Co-Enhancement of Multi-Modality Image Fusion and Object Detection via Feature Adaptation

Aimei Dong, Long Wang, Jian Liu, Jingyuan Xu, Guixin Zhao, Yi Zhai, Guohua Lv, Jinyong Cheng

Published: 2024, Last Modified: 13 May 2025IEEE Trans. Circuits Syst. Video Technol. 2024EveryoneRevisionsBibTeXCC BY-SA 4.0

Abstract: The integration of multi-modality images significantly enhances the clarity of critical details for object detection. Valuable semantic data from object detection enriches the fusion process of these images. However, the potential reciprocal relationship that could enhance their mutual performance remains largely unexplored and underutilized, despite some semantic-driven fusion methodologies catering to specific application needs. To address these limitations, this study proposes a mutually reinforcing, dual-task-driven fusion architecture.

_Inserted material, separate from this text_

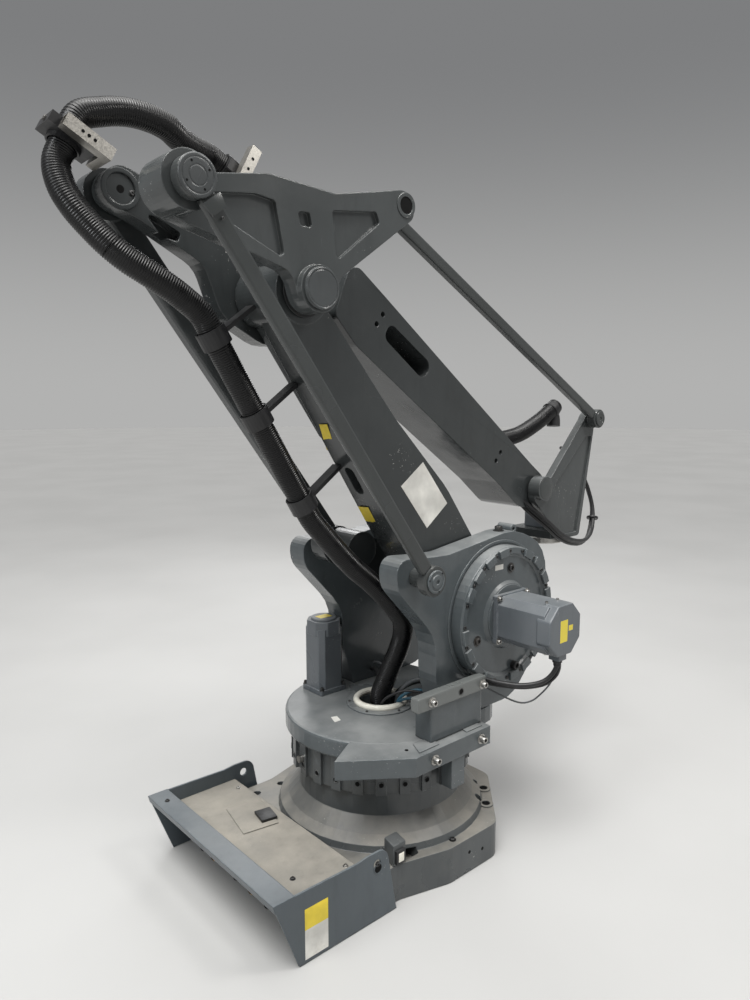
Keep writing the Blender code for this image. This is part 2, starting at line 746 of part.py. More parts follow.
def build_base(paint_grey, steel, black, sheet):
    """Cast base, stop ring, rear cover and connector box."""
    front = base_half_width
    near = -base_half_width
    round_off = base_corner_radius
    half = [(base_rear_x, -base_rear_half_width, 0),
            (base_shoulder_x, -base_rear_half_width, round_off),
            (base_waist_x, near, round_off),
            (front - base_chamfer, near, round_off),
            (front, near + base_chamfer, round_off)]
    corners = half + [(x, -y, r) for x, y, r in reversed(half)]
    base = slab("base_casting", [filleted(corners)], base_side_height, None,
                (0, 0, base_side_height / 2))
    bevel(base, base_bolt_seat_height, 2, radians(60))
    slope = base_side_height * 0.35
    dome = turned("base_dome", [
        (0, turntable_foot - pin_gap),
        (bearing_radius, turntable_foot - pin_gap),
        (bearing_radius, base_collar_top),
        (base_collar_radius, base_collar_top),
        (base_collar_radius, base_side_height + slope * 2),
        (base_collar_foot, base_side_height + slope),
        (base_dome_radius, base_side_height + slope / 2),
        (base_dome_radius + overrun, base_side_height - overrun),
        (0, base_side_height - overrun)], None, steps=48)
    join(base, dome)
    for side_x, side_y in ((1, -1), (1, 1), (-1, -1), (-1, 1)):
        along = base_bolt_spacing / 2
        middle = base_half_width - base_chamfer / 2 - base_bolt_inset / 2 ** 0.5
        for step in (-1, 1):
            x = middle + step * along / 2 ** 0.5
            y = middle - step * along / 2 ** 0.5
            if side_x < 0:
                x = -base_shoulder_x + base_bolt_inset + step * base_bolt_inset - overrun
                y = base_rear_half_width - base_bolt_inset
            centre = (side_x * x, side_y * y)
            hole = cylinder("bolt_hole", base_bolt_radius, -overrun, ring_top, None, centre,
                            "Z", 12)
            cut(base, hole)
    hollow = slab("base_pocket", [filleted(base_pocket)], base_pocket_depth + overrun, None,
                  (0, 0, base_side_height + (overrun - base_pocket_depth) / 2))
    cut(base, hollow)
    paint(base, paint_grey)

    ribs = []
    for rib in range(ring_rib_count):
        pitch = 2 * pi / ring_rib_count
        for share, radius in ((0, ring_root_radius), (0.5 - ring_rib_share / 2, ring_root_radius),
                              (0.5 - ring_rib_share / 2, ring_radius),
                              (0.5 + ring_rib_share / 2, ring_radius),
                              (0.5 + ring_rib_share / 2, ring_root_radius)):
            angle = pitch * (rib + share)
            ribs.append((radius * cos(angle), radius * sin(angle)))
    ring_height = ring_top - base_collar_top - seat_gap
    ring = slab("stop_ring", [ribs, circle_points((0, 0), ring_inner_radius)], ring_height, None,
                (0, 0, ring_top - ring_height / 2))
    paint(ring, paint_grey)
    pin_angle = radians(172)
    pin = cylinder("stop_pin", stop_pin_radius, ring_radius + seat_gap,
                   ring_radius + stop_pin_length, None, (0, (ring_top + base_collar_top) / 2),
                   "X", 16)
    pin.rotation_euler = (0, pi / 2, pin_angle)
    reach = ring_radius + seat_gap + (stop_pin_length - seat_gap) / 2
    pin.location = (reach * cos(pin_angle), reach * sin(pin_angle),
                    (ring_top + base_collar_top) / 2)
    paint(pin, steel)

    cheek_corners = [(cover_foot_x, cover_foot_gap, 0),
                     (cover_rear_x, cover_top, 0),
                     (cover_ear_x - cover_ear_radius * 2, cover_top - cover_sheet, cover_ear_radius),
                     (cover_ear_x - cover_ear_radius, cover_ear_z + cover_ear_radius, cover_ear_radius),
                     (cover_ear_x + cover_ear_radius, cover_ear_z + cover_ear_radius, cover_ear_radius),
                     (cover_front_x, cover_foot_gap, 0)]
    hole = circle_points((cover_ear_x, cover_ear_z), cover_ear_hole, 16)
    outlines = [filleted(cheek_corners), hole]
    outer = cover_half_width
    cover = plate("rear_cover", outlines, -outer, -outer + cover_sheet, None)
    far_cheek = plate("far_cheek", outlines, outer - cover_sheet, outer, None)
    strip_corners = [(cover_rear_x, cover_top, 0),
                     (cover_rear_x + cover_strip_depth, cover_top, 0),
                     (cover_rear_x + cover_strip_depth, cover_top - cover_sheet, 0),
                     (cover_rear_x + cover_sheet, cover_top - cover_sheet, 0),
                     (cover_rear_x + cover_sheet * 2, cover_top - cover_sheet * 4, 0),
                     (cover_rear_x + cover_sheet, cover_top - cover_sheet * 4, 0)]
    strip = plate("cover_strip", [strip_corners], -outer, outer, None)
    join(cover, far_cheek)
    join(cover, strip)
    paint(cover, paint_grey, smooth=False)

    connectors = box("connector_box", (box_rear_x, -box_half_width, box_foot),
                     (base_rear_x - seat_gap, box_half_width, box_top), None)
    paint(connectors, sheet, smooth=False)
    tray = box("tray_cover", (cover_rear_x + cover_strip_depth, -outer + cover_sheet + seat_gap,
                              box_top + seat_gap),
               (tray_front_x, outer - cover_sheet - seat_gap,
                box_top + tray_thickness), None)
    paint(tray, sheet, smooth=False)
    panel = box("connector_panel", (box_rear_x - tray_thickness, -box_half_width * 0.8,
                                    box_foot + connector_radius),
                (box_rear_x - seat_gap, box_half_width * 0.8, box_top - connector_radius), None)
    for share in (-0.6, -0.35, -0.1, 0.3, 0.5):
        plug = cylinder("plug", connector_radius, box_rear_x - connector_length,
                        box_rear_x - tray_thickness / 2, None,
                        (share * box_half_width, (box_foot + box_top) / 2), "X", 16)
        join(panel, plug)
    paint(panel, steel)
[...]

Specifically, our design integrates a feature-adaptive interlinking module into both image fusion and object detection components, effectively managing the inherent feature discrepancies. The core idea is to channel distinct features from both tasks into a unified feature space after feature transformation. We then design a feature-adaptive selection module to generate features rich in target semantic information and compatible with the fusion network. Finally, effective combination and mutual enhancement of the two tasks are achieved through an alternating training process. A diverse range of swift evaluations is performed across various datasets to corroborate the potential efficiency of our framework, actualizing visible advancements in both fusion effectiveness and detection accuracy.